**Written instruction**
Copy all of the material below exactly.

(Saved data entries)
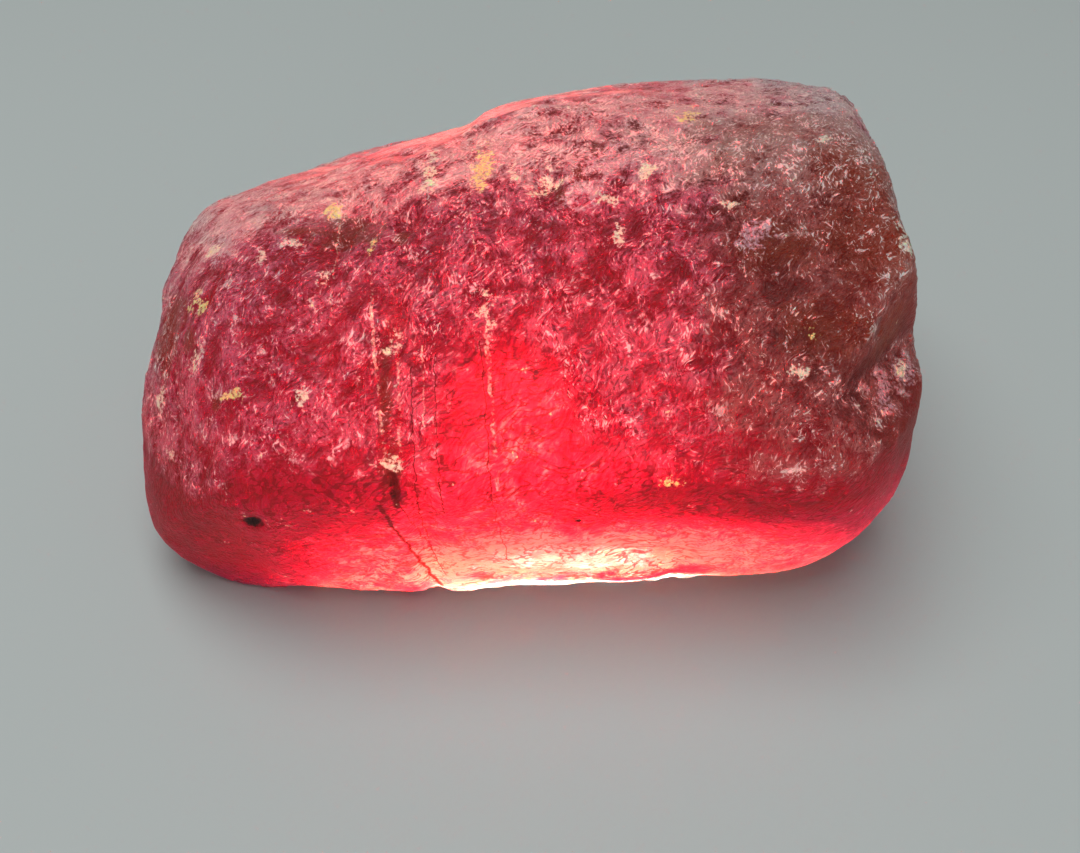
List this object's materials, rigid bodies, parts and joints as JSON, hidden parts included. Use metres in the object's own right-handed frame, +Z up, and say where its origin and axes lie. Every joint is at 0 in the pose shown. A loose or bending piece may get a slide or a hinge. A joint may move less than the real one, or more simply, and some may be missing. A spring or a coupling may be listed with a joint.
{
  "type": "raw ruby crystal",
  "caption": "Rough, waterworn ruby crystal: a rounded block with a broad sloping face, a broken notch at one end and a flat base it rests on.",
  "frame": {"origin": "on the flat base, under the middle of the crystal's bounding box", "axes": "+X along the crystal's length towards the notched end, +Y to the back, away from the broad sloping face, +Z up from the surface it rests on"},
  "size_m": [0.036, 0.0289, 0.018],
  "materials": {
    "ruby": "deep red, translucent, frosted and pitted by wear"
  },
  "bodies": {
    "root": {"ruby_crystal": "ruby"}
  },
  "joints": []
}
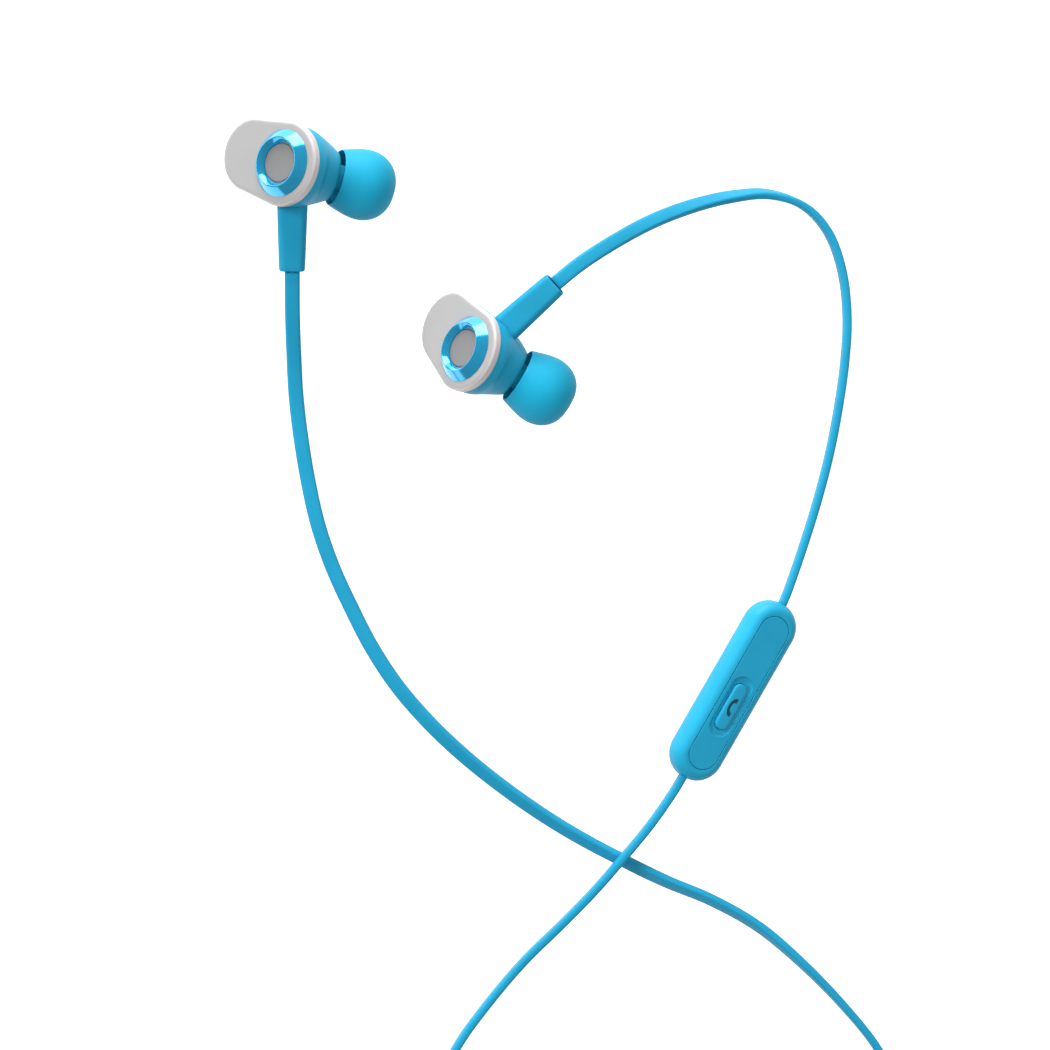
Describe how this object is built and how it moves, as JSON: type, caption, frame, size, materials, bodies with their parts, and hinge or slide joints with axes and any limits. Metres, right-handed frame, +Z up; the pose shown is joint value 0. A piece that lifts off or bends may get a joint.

**Full solution**
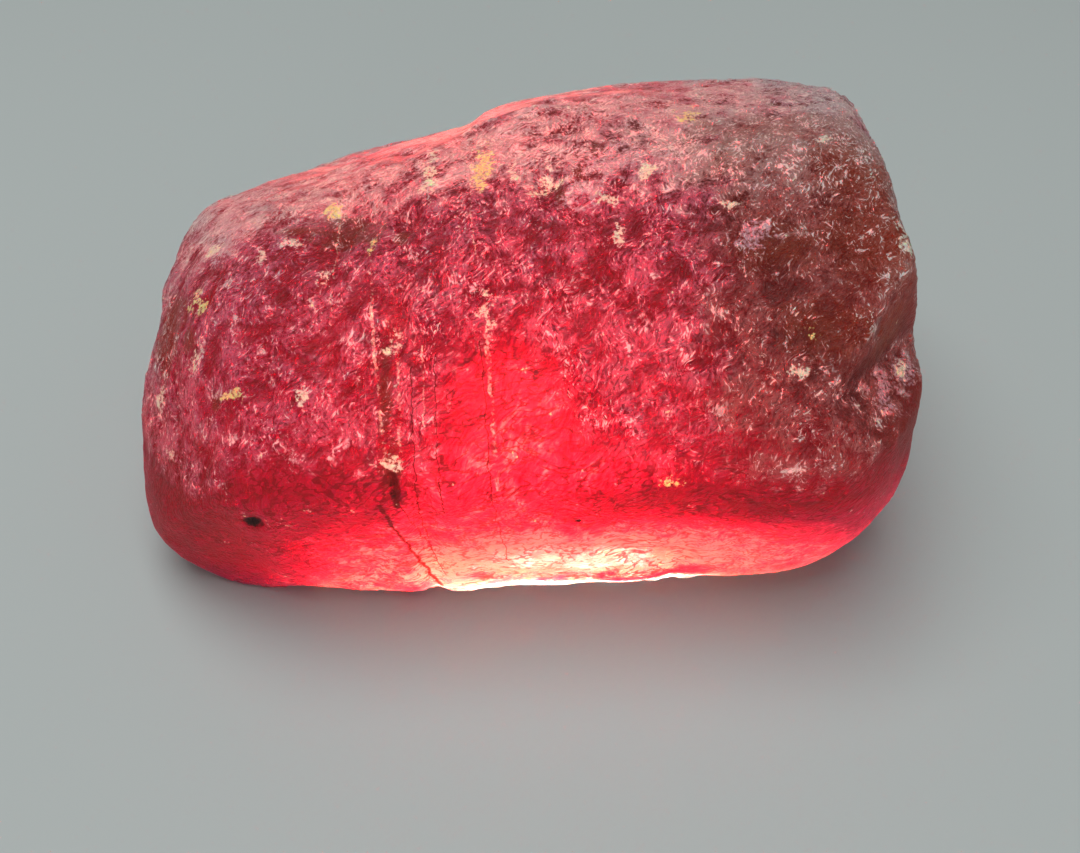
List this object's materials, rigid bodies, parts and joints as JSON, hidden parts included. Use metres in the object's own right-handed frame, +Z up, and say where its origin and axes lie. Every joint is at 0 in the pose shown. A loose or bending piece may get a slide or a hinge. A joint may move less than the real one, or more simply, and some may be missing. A spring or a coupling may be listed with a joint.
{
  "type": "raw ruby crystal",
  "caption": "Rough, waterworn ruby crystal: a rounded block with a broad sloping face, a broken notch at one end and a flat base it rests on.",
  "frame": {"origin": "on the flat base, under the middle of the crystal's bounding box", "axes": "+X along the crystal's length towards the notched end, +Y to the back, away from the broad sloping face, +Z up from the surface it rests on"},
  "size_m": [0.036, 0.0289, 0.018],
  "materials": {
    "ruby": "deep red, translucent, frosted and pitted by wear"
  },
  "bodies": {
    "root": {"ruby_crystal": "ruby"}
  },
  "joints": []
}
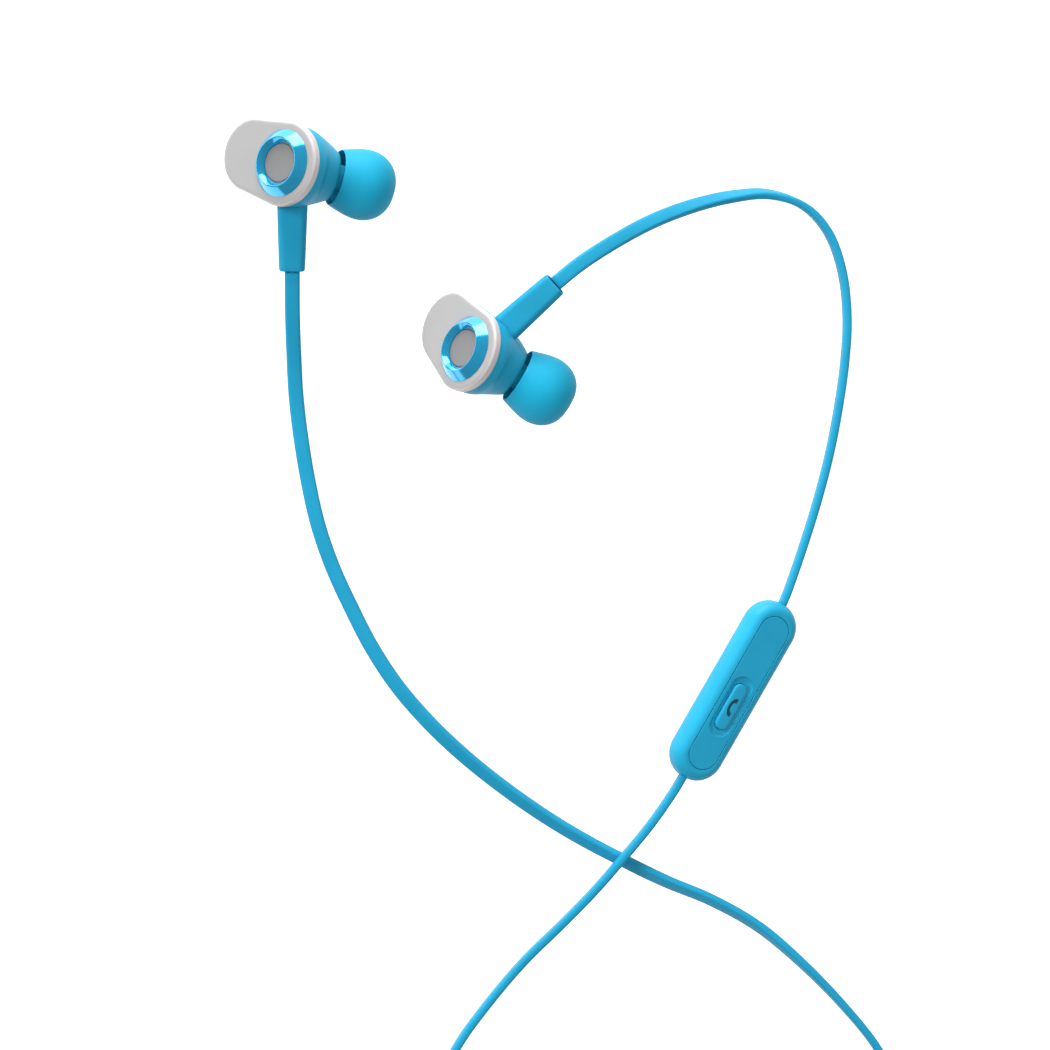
Describe how this object is built and how it moves, as JSON: type, caption, frame, size, materials, bodies with their parts, and hinge or slide joints with axes and any limits. Metres, right-handed frame, +Z up; the pose shown is joint value 0. A piece that lifts off or bends may get a joint.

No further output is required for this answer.